On June 28, 2012, the Supreme Court announced its verdict, upholding the individual mandate. The Supreme Court ruled that the fine attached to the individual mandate was a tax that the federal government had a right to impose. Therefore, the mandate was not unconstitutional and could survive. The ruling was a victory for President Obama and a loss for the 26 states that sued over the individual mandate.

Obamacare Suffers a Setback

The Affordable Care Act suffered a blow in June 2014, when the Supreme Court ruled 5-4 in Burwell v. Hobby Lobby that some closely held businesses with religious objections cannot be forced to pay for insurance that covers contraception for female workers because doing so is a violation of the Religious Freedom Restoration Act of 1993.

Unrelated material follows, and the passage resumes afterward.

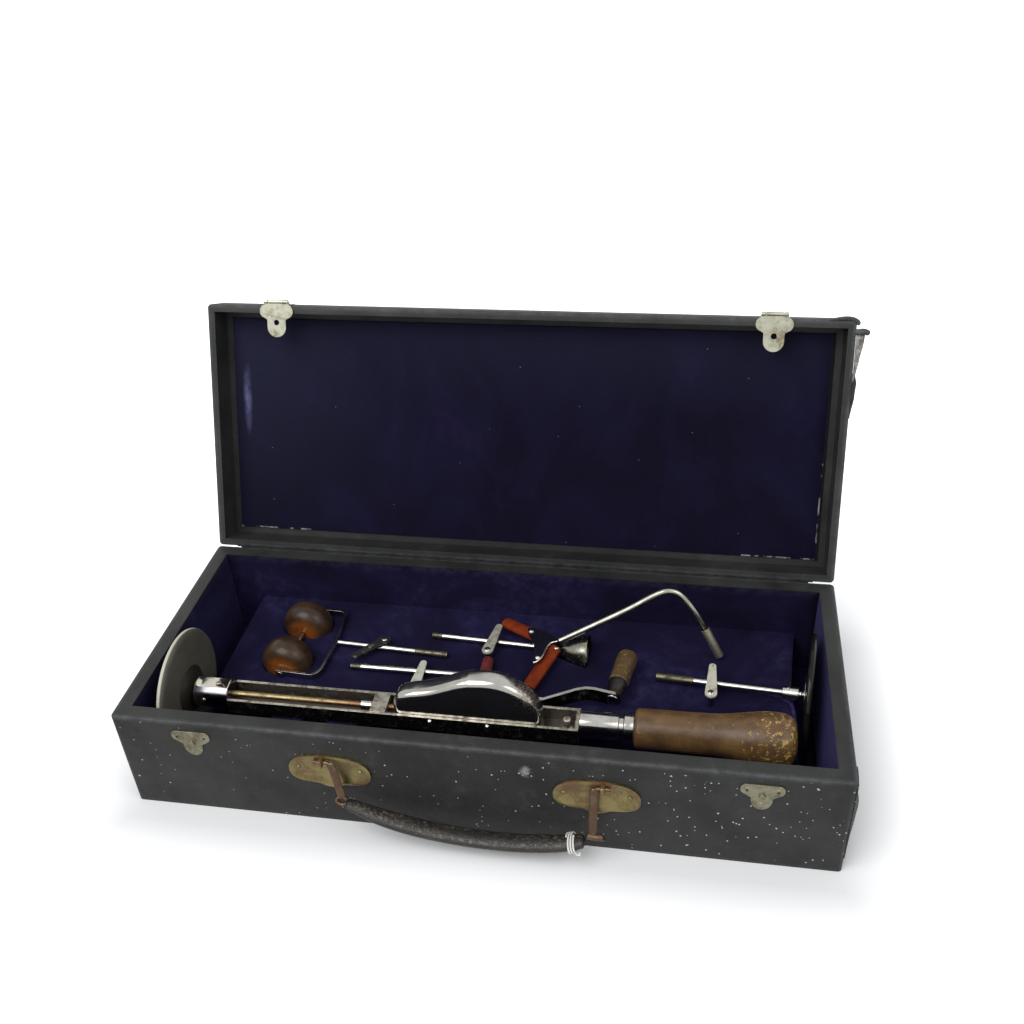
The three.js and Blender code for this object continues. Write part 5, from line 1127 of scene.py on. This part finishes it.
def rubber(name, low, high, rough, shine=0.22):
    material, shader, place = paint(name, roughness=rough, specular_ior_level=shine)
    feed(shader, base_color=mixed(fade(clouds(place, 95.0, 7.0, 0.68), 0.36, 0.66), low, high))
    bumped(shader, clouds(place, 1200.0, 3.0), 0.25)
    return material


tip_rubber = rubber("dull_red_rubber", (0.070, 0.010, 0.011), (0.135, 0.022, 0.022), 0.5)
tip_shape = [(0, 0), (0.6, 2.4), (2.4, 3.8), (5.0, 4.2), (19.0, 4.2), (22.0, 3.8), (23.6, 2.2), (24.0, 0)]
turned("rubber_tip", rounded_line(tip_shape, 4), along((-8.0, 3.0, 45.5), (0, 1, 0)), tip_rubber, "case",
       "red_rubber", "red_tip", steps=48, smooth_deg=70)


# Cup: a thin spun nickel bell on the end of the third rod, open to the right, its rim turned over.
# It lies in the velvet, which it has pressed into a hollow.
cup_shape, cup_wall = rounded_line(cup_line, 5), 1.0
cup_inside = [(onward, radius - cup_wall) for onward, radius in reversed(cup_shape[8:-1])]
# painted shade: the cup's nickel is a darker copy of the nickel
cup_nickel = plated("cup_nickel", (0.24, 0.235, 0.20), (0.13, 0.125, 0.10), 90.0, (0.14, 0.36),
                    (0.07, 0.06, 0.035), 0.03)
cup_shape = [(0, 0)] + cup_shape + [(30.0, 13.5), (29.6, 12.9)] + cup_inside + [(7.5, 0)]
turned("spun_cup", cup_shape, along((cup_x, cup_y, lying), (*cup_way, 0)), cup_nickel, "case", "nickel",
       "cup", steps=96, smooth_deg=50)


# Disc rod: a nickelled rod with a collar and grub screw, a knurled olive sleeve on its threaded
# end, a dished washer, and a polished black ebonite disc that leans against the end wall.
disc_from, disc_to = Vector((115, 22.5, 44.8)), Vector((203, 11.7, 49.3))
disc_way = (disc_to - disc_from).normalized()
disc_line = along(disc_from, disc_way)
softened("disc_stem", "disc_rod", rod_nickel, "case", "nickel", 0.0003, 2, 50, 50)
thread("sleeve_thread", disc_from + disc_way * 0.4, disc_way, 26.6, 3.3, "aged_nickel", "rod_sleeve",
       pitch=0.7, core=2.5)
screw_at = disc_from + disc_way * 92 + Vector((0, 0, 4.5))
slotted_screw("collar_screw", screw_at, (0, 0, 1), 1.3, "case", "nickel", 50)
for name, at in (("collar_groove_left", 89.3), ("collar_groove_right", 98.2)):
    turned(name, [(at, 4.5), (at + 0.1, 4.85), (at + 0.5, 4.85), (at + 0.6, 4.5)], disc_line, bright_nickel,
           "case", "nickel", steps=64)
washer_shape = rounded_line([(101.8, 2.4), (101.9, 4.0), (102.5, 9.0), (103.5, 14.6), (104.0, 15.0)], 4)
turned("dished_washer", washer_shape + [(104.1, 14.9), (104.1, 2.4)], disc_line, bright_nickel, "case",
       "nickel", "dish_washer", steps=96)

ebonite, shader, place = paint("polished_ebonite", specular_ior_level=0.18)
cloud = clouds(place, 40.0, 6.0)
feed(shader, base_color=mixed(fade(cloud, 0.35, 0.7), (0.006, 0.0055, 0.005), (0.015, 0.013, 0.011)),
     roughness=span(cloud, 0.3, 0.7, 0.05, 0.17))
ebonite_shape = [(104.4, 0), (104.4, 19.6), (104.9, 20.6), (105.2, 21.2), (105.2, 29.6), (104.8, 30.6),
                 (104.7, 40.0), (105.0, 41.8), (105.8, 42.9), (106.7, 43.0), (107.8, 42.9), (108.7, 41.9),
                 (109.0, 40.6), (109.0, 0)]
turned("ebonite_plate", ebonite_shape, disc_line, ebonite, "case", "ebonite", "ebonite_disc", steps=128)


# Turn-buttons: tapered nickelled strips, each on a slotted screw into the deck, turned over the
# stems to hold them down. Their plating has gone chalky; the first is painted near black as painted shade.
def shaded_post(under):
    """Marks for the post below a height (m), which stands in the shade of the velvet."""
    return lambda at, fine, tone: laid(tone, (0.008, 0.006, 0.024), maths("LESS_THAN", axes(at)[2], under))


for number, x, y, top, bright, dull, metal in [
    # button 1 is painted near black: painted shade
    (1, -90.0, 36.4, 48.0, (0.075, 0.075, 0.080), (0.035, 0.034, 0.036), 1.0),
    (2, -56.0, -12.5, 48.0, (0.56, 0.55, 0.46), (0.42, 0.41, 0.33), 0.25),
    (3, -9.8, 31.9, 49.9, (0.56, 0.54, 0.46), (0.26, 0.23, 0.17), 0.6),
    (4, 153.7, 1.4, 53.8, (0.60, 0.58, 0.47), (0.48, 0.46, 0.36), 0.25),
]:
    plating = plated(f"button_nickel_{number}", bright, dull, 180.0, (0.34, 0.6), (0.25, 0.22, 0.15), 0.02,
                     shaded_post((top - 2.6) / 1000), metal)
    body = f"turn_button_{number}"
    softened(f"strip_button_{number}", body, plating, body, "aged_nickel", 0.00035, 2, 45, 50)
    slotted_screw(f"button_screw_{number}", (x, y, top), (0, 0, 1), 2.2, body, "aged_nickel", 25 * number)


# Fork: two flat orange-red rubber arms riveted under a mirror-bright plate with rolled edges, and a
# bent nickelled tube that ends in a slightly wider sleeve.
fork_rubber = rubber("orange_red_rubber", (0.120, 0.017, 0.004), (0.220, 0.032, 0.006), 0.55, 0.10)
for name, start, end in [
    ("back", (33, 45.5, 50), (-3.8, 69.1, 44.8)),
    ("front", (38.8, 35, 50), (24.9, -0.6, 44.8)),
]:
    start, run = Vector(start), Vector(end) - Vector(start)
    length = run.length
    arm_shape = [(-4.9, 0), (-4.0, 2.4), (-3.25, 3.8), (0, 5.0), (length - 5.0, 5.0), (length - 1.75, 3.8),
                 (length - 1.0, 2.4), (length - 0.2, 0)]
    place = (Matrix.Translation(start / 1000) @ Matrix.Rotation(math.atan2(run.y, run.x), 4, "Z") @
             Matrix.Rotation(math.asin(-run.z / length), 4, "Y") @ Matrix.Diagonal((1, 1, 0.65, 1)) @
             Matrix.Rotation(math.radians(90), 4, "Y"))
    turned("rubber_arm_" + name, rounded_line(arm_shape, 4), place, fork_rubber, "fork", "red_rubber",
           "fork_pad_" + name, steps=56, smooth_deg=70)
mirror_nickel = plated("mirror_nickel", (0.46, 0.45, 0.43), (0.36, 0.35, 0.33), 50.0, (0.05, 0.14))
softened("fork_bridge", "fork_plate", mirror_nickel, "fork", "nickel", 0.0006, 4, 45, 50)
# painted shade: the tube's nickel is darker than the rods' nickel
stem_nickel = plated("stem_nickel", (0.40, 0.39, 0.34), (0.26, 0.25, 0.21), 70.0, (0.16, 0.36))
tube_route = [(43.45, 40.9, 55.4), (66, 46.2, 66.8), (92, 52.3, 80.2), (108, 56.6, 89.4), (116, 58.8, 92.9),
              (121.5, 60, 93.5), (127, 60.3, 91.8), (132.6, 59.6, 86.6), (140, 58, 76.8), (149, 56, 61.8)]
swept("fork_stem", tube_route, (2.5, 2.5), stem_nickel, "fork", "nickel", "fork_tube")
sleeve_nickel = plated("sleeve_nickel", (0.44, 0.42, 0.33), (0.27, 0.255, 0.19), 110.0, (0.42, 0.6),
                       (0.12, 0.10, 0.06), 0.02)
sleeve_shape = [(-1.6, 0), (-1.6, 2.7), (-1.2, 3.2), (21.6, 3.3), (22.1, 3.1), (22.2, 2.5), (20.0, 2.3),
                (20.0, 0)]
turned("fork_sleeve", sleeve_shape, along(tube_route[-1], (11, -6.2, -18.2)), sleeve_nickel, "fork", "nickel",
       steps=48)
plate_top = 55.1
# painted highlight: the plate's rolled edge is a paler nickel than the plate
edge_highlight_nickel = plated("edge_highlight_nickel", (0.80, 0.78, 0.72), (0.62, 0.60, 0.54), 90.0, (0.2, 0.4))
edge_plan = [(41.4, 40.6), (37.2, 38.4), (34.8, 33.7), (33.5, 27.1), (32.0, 21.5), (29.6, 17.6), (27.0, 15.9)]
edge_route = [(42.2, 43.0, 54.9)] + [(x, y, plate_top) for x, y in edge_plan]
swept("bridge_edge", edge_route, (0.7, 0.6), edge_highlight_nickel, "fork", "nickel", side=(0, 0, 1), sides=12)
for name, profile, place in [
    ("plate_rivet_back", [(0, 2.1), (0.5, 2.0), (1.1, 1.2), (1.3, 0)], (20.8, 49.5, plate_top)),
    ("plate_rivet_front", [(0, 2.1), (0.5, 2.0), (1.1, 1.2), (1.3, 0)], (29.6, 21.7, plate_top)),
    ("arm_rivet", [(0, 1.9), (0.35, 1.8), (0.8, 1.1), (0.95, 0)], (41.3, 35.6, 53.0)),
]:
    turned(name, rounded_line(profile, 3), along(place), bright_nickel, "fork", "nickel", steps=32)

Two conflicting rulings handed down on July 22, 2014, jeopardized a key component of the Affordable Care Act. Both cases centered on the Internal Revenue Service rule that makes some people who buy insurance on federal exchanges eligible for subsidies. The rule says that subsidies are offered in exchanges "established by the State." In Halbig v Burwell, a three-judge panel in Washington, DC, ruled 2–1 that the federal subsidies are illegal because they weren't explicitly mentioned in the law. Thirty-four states have not created their own exchanges, forcing residents to enroll through federal exchanges.

In the other ruling, King v Burwell, the panel in Virginia unanimously upheld the rule. In the decision, Federal Judge Roger Gregory wrote that the panel would not "deny to millions of Americans desperately-needed health insurance through a tortured, nonsensical construction of a federal statute whose manifest purpose, as revealed by the wholeness and coherence of its text and structure, could not be more clear." The Supreme Court announced in November 2014 that it would hear a challenge to King v Burwell, and opening arguments in the case began on March 4, 2015. About seven million people are covered under the federal exchanges, and millions could lose coverage or pay more for it if the Court decides against the Obama administration. The Supreme Court ruled, 6–3, in June that the subsidies should be allowed in states that set up their own exchanges and in those that use the federal marketplace.

"Congress passed the Affordable Care Act to improve health insurance markets, not to destroy them. If at all possible we must interpret the Act in a way that is consistent with the former, and avoids the latter," Chief Justice John G. Roberts Jr. wrote in the majority ruling.